>> START Supplied information

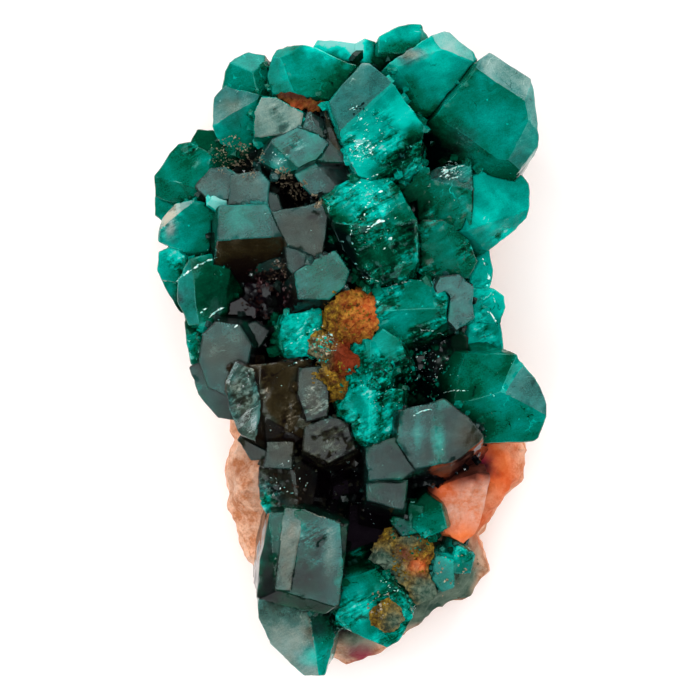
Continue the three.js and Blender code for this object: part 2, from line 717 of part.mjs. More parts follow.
        outline: [[12.1, 5.9], [12.3, 2.8], [15, 2.6], [15.6, 4.2], [15.4, 5.3], [14.2, 6.1]],
        lean: [44, 350],
        faces: [[13.6, 4.4, 17.4, 26, 340]],
      },
      {
        outline: [[12, 3], [11.8, 0], [13, -0.8], [15.4, -0.6], [15.3, 1.5], [15, 3]],
        lean: [38, 345],
        faces: [[13.4, 1.2, 16.6, 22, 320]],
      },
    ],
  },
  crystals_turquoise: {
    look: PALE_DIOPTASE,
    swollen: 0.3,
    crystals: [
      {
        outline: [[-1, -3], [-0.7, -5.4], [0.9, -8.6], [3.6, -9], [4, -4], [2.8, 0.6], [1.1, 0.7]],
        lean: [10, 60],
        faces: [[1.4, -3.4, 21.7, 17, 200], [2.6, -3.4, 21.7, 20, 340]],
      },
      {
        outline: [[2.5, -3.2], [3.7, -3], [3.9, -0.9], [2.7, -1.1]],
        lean: [12, 80],
        faces: [[3.2, -2, 22.4, 20, 60]],
      },
      {
        outline: [[3.6, -8], [5.1, -8], [5.2, -4.4], [3.9, -4.3]],
        lean: [8, 80],
        faces: [[4.4, -6.2, 21.2, 16, 300]],
      },
      {
        outline: [[2.7, 1.1], [4.3, -0.9], [5.1, -0.6], [4.9, 0.7], [3.4, 1.7]],
        lean: [20, 110],
        faces: [[3.9, 0.4, 22.2, 10, 250]],
      },
    ],
  },
  crystals_right_cavity: {
    look: SMOKY_DIOPTASE,
    swollen: 0.5,
    crystals: [
      {
        outline: [[5.5, -1], [6.2, -1.8], [6.9, -1.3], [6.9, 0.3], [5.7, -0.1]],
        lean: [12, 120],
        faces: [[6.3, -0.7, 17.6, 10, 300]],
        foot: 8,
      },
      {
        outline: [[8.4, -2.4], [10.6, -3], [11.2, -1], [11.3, 1], [10, 2], [8.4, 1.4]],
        lean: [14, 340],
        faces: [[9.8, -0.8, 18.2, 18, 200]],
        foot: 8,
      },
    ],
  },
  crystal_right: {
    look: DIOPTASE,
    crystals: [
      {
        outline: [[10.4, -5.5], [13.3, -9.2], [17.8, -9.3], [18.6, -8.8], [19.7, -6], [18.2, -2.8],
          [16.2, -0.5], [11.4, -0.9], [10.7, -3]],
        lean: [32, 350],
        faces: [[14.7, -4.1, 21.8, 20, 148], [14.7, -4.1, 21.8, 26, 262], [16.2, -4, 21.7, 11, 350],
          [15, -4, 21.9, 8, 0]],
      },
    ],
  },
  crystals_striped: {
    look: SMOKY_DIOPTASE,
    swollen: 0.3,
    crystals: [
      {
        outline: [[5.1, -8.9], [6.8, -11.3], [10, -10.8], [12.6, -9], [13, -8.2], [11.2, -6.7],
          [10, -5.2], [5.2, -6.4]],
        lean: [10, 60],
        faces: [[7.8, -8.4, 23.2, 8, 250], [10.6, -8.2, 22.9, 12, 330]],
      },
      {
        outline: [[2, -10], [2.3, -12.5], [5, -12.4], [7, -11.2], [7, -8], [5, -8.8]],
        lean: [8, 60],
        faces: [[4.4, -10.6, 22.2, 9, 235]],
      },
      {
        outline: [[2.1, -14.6], [5, -15.4], [5.5, -12.6], [2.1, -12.3]],
        lean: [12, 100],
        faces: [[3.6, -13.9, 20, 6, 280]],
      },
    ],
  },
  crystals_lower_small: {
    look: DIOPTASE,
    swollen: 0.4,
    crystals: [
      {
        outline: [[4.6, -17], [5.4, -18.2], [7, -17.7], [6.9, -16], [5.4, -15.7]],
        faces: [[5.8, -17, 17.8, 14, 200]],
        foot: 8,
      },
      {
        outline: [[6.6, -17.5], [7.5, -18.2], [9.2, -17.4], [8.6, -15.6], [7.6, -15], [6.7, -16]],
        lean: [8, 260],
        faces: [[7.9, -16.6, 18.2, 20, 120]],
        foot: 8,
      },
    ],
  },
  crystal_lower_prism: {
    look: SMOKY_DIOPTASE,
    crystals: [
      {
        outline: [[-9.1, -24.6], [-7.4, -25.3], [-2.4, -26.3], [-1.2, -25.4], [-0.5, -20.3],
          [-0.2, -17.4], [-4.5, -16], [-7.8, -16.2], [-8.8, -20.8]],
        lean: [12, 275],
        faces: [[-6.6, -20, 20.6, 12, 182], [-5.4, -20, 20.65, 4, 300], [-7.6, -20, 20.4, 38, 184],
          [-0.7, -20, 20.45, 40, 0], [-4.4, -24.45, 20.6, 48, 256]],
        flare: 2,
      },
      {
        outline: [[-7.4, -23.8], [-5.9, -23.9], [-4.7, -16], [-6.4, -15.7]],
        faces: [[-6.1, -20, 21, 5, 20]],
      },
    ],
  },
  crystal_bottom: {
    look: DIOPTASE,
    crystals: [
      {
        outline: [[-9, -26.6], [-8, -29], [-6.2, -31], [-4.5, -32.4], [-2.5, -32.4], [-1.6, -28.2],
          [-2.2, -26.6], [-5, -25.3], [-8.9, -25]],
        lean: [30, 262],
        faces: [[-5.2, -28.4, 17.4, 16, 235], [-3, -29, 17.2, 30, 350]],
      },
    ],
  },
  crystal_bottom_emerald: {
    look: PALE_DIOPTASE,
    crystals: [
      {
        outline: [[-1.4, -26.5], [0.3, -28.1], [3.7, -29.6], [4.7, -28.9], [6.3, -26.5], [5.5, -24.5],
          [2.5, -22], [-0.5, -22.9]],
        lean: [18, 280],
        faces: [[1.2, -25, 18.2, 18, 130], [1.2, -25, 18.2, 16, 300]],
      },
    ],
  },
  crystals_bottom_right: {
    look: DIOPTASE,
    crystals: [
      {
        outline: [[8.3, -22.8], [9.2, -24], [10.4, -23.6], [10.3, -21], [8.7, -20.6]],
        lean: [14, 280],
        faces: [[9.4, -22.4, 16.6, 10, 270]],
        foot: 7,
      },
      {
        outline: [[10.2, -22.2], [12.2, -22.3], [12.4, -20.4], [10.9, -19.6]],
        lean: [20, 330],
        faces: [[11.3, -21.2, 15.6, 18, 330]],
        foot: 7,
      },
    ],
  },
};

// ---- Assembly ---------------------------------------------------------------------------------------

function build() {
  const pieces = [];
  const standing = [rock(GAP)];
  for (const [name, { look, crystals, swollen }] of Object.entries(CRYSTALS)) {
    const planes = crystals.map((crystal) => crystalPlanes({ swollen, ...crystal }));
    const body = joined(planes.map((each) => solidBehind(each, 0)));
    pieces.push({ name, look, solid: largestBody(body.subtract(joined(standing))) });
    standing.push(joined(planes.map((each) => solidBehind(each, GAP))));
  }
  for (const [name, lumps] of Object.entries(LUMPS)) {
    const body = joined(lumps.map(lump));
    pieces.push({ name, look: LIMONITE, solid: largestBody(body.subtract(joined(standing))) });
  }
  pieces.push({ name: 'matrix_rock', look: MATRIX, solid: rock() });
  return pieces;
}

const specimen = new THREE.Group();
for (const { name, look, solid } of build()) {
  const mesh = new THREE.Mesh(toGeometry(solid), new THREE.MeshStandardMaterial(look));
  mesh.name = name;
  specimen.add(mesh);
}

// The origin is in the middle of the specimen's sawn face.
const bounds = new THREE.Box3().setFromObject(specimen);
const middle = bounds.getCenter(new THREE.Vector3());
specimen.position.set(-middle.x, -middle.y, 0);
specimen.updateMatrixWorld(true);

export default specimen;
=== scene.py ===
"""Dioptase on matrix: the looks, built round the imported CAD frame. Units are metres."""

import itertools
import math

import bmesh
import bpy
import numpy as np
from mathutils import Matrix, Vector
from mathutils.bvhtree import BVHTree
from mathutils.geometry import delaunay_2d_cdt
from mathutils.kdtree import KDTree


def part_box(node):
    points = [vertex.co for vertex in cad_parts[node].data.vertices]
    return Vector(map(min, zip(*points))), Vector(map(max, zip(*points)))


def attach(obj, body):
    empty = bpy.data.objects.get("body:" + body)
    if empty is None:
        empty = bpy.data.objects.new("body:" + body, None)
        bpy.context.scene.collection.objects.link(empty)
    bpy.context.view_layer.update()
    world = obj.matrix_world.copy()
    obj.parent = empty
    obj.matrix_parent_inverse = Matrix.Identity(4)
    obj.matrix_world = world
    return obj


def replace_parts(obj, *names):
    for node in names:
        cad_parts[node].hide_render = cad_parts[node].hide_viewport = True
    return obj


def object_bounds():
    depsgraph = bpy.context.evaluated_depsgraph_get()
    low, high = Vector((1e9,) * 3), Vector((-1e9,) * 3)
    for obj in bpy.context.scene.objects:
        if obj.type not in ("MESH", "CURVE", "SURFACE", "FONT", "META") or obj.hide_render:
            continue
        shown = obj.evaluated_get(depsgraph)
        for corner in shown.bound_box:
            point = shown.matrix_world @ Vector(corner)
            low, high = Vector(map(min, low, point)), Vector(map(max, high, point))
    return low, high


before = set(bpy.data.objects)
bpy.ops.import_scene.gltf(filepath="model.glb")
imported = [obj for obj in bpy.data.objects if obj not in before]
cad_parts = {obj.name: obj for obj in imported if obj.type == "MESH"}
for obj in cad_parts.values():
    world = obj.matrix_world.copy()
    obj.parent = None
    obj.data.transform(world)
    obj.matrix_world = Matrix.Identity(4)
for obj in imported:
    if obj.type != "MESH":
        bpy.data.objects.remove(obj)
CAD_LOW, CAD_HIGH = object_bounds()
MM = 0.001
rng = np.random.default_rng(7)

# ---------------------------------------------------------------- camera, floor and light

LENS = 500.0
SENSOR = 36.0
VIEW_WIDTH = 70 * MM
FLOOR_SIZE = 12.0
FLOOR_GLOW = 0.12
SKY_STRENGTH = 3.6
# Brightness of the sky against the sine of the height above the horizon.
CAP = [(0.30, 0.02), (0.855, 0.02), (0.895, 1.0)]
LOW_BAND = [(0.0, 0.8), (0.28, 0.8), (0.42, 0.0)]
# Brightness of the low band from the near side to the far side.
LOW_BAND_SIDES = [(0.40, 0.10), (0.75, 1.0)]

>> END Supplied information

* _Stated problem_: Return each line where "Identity" shows up.

* _Final answer_:
    obj.matrix_parent_inverse = Matrix.Identity(4)
    obj.matrix_world = Matrix.Identity(4)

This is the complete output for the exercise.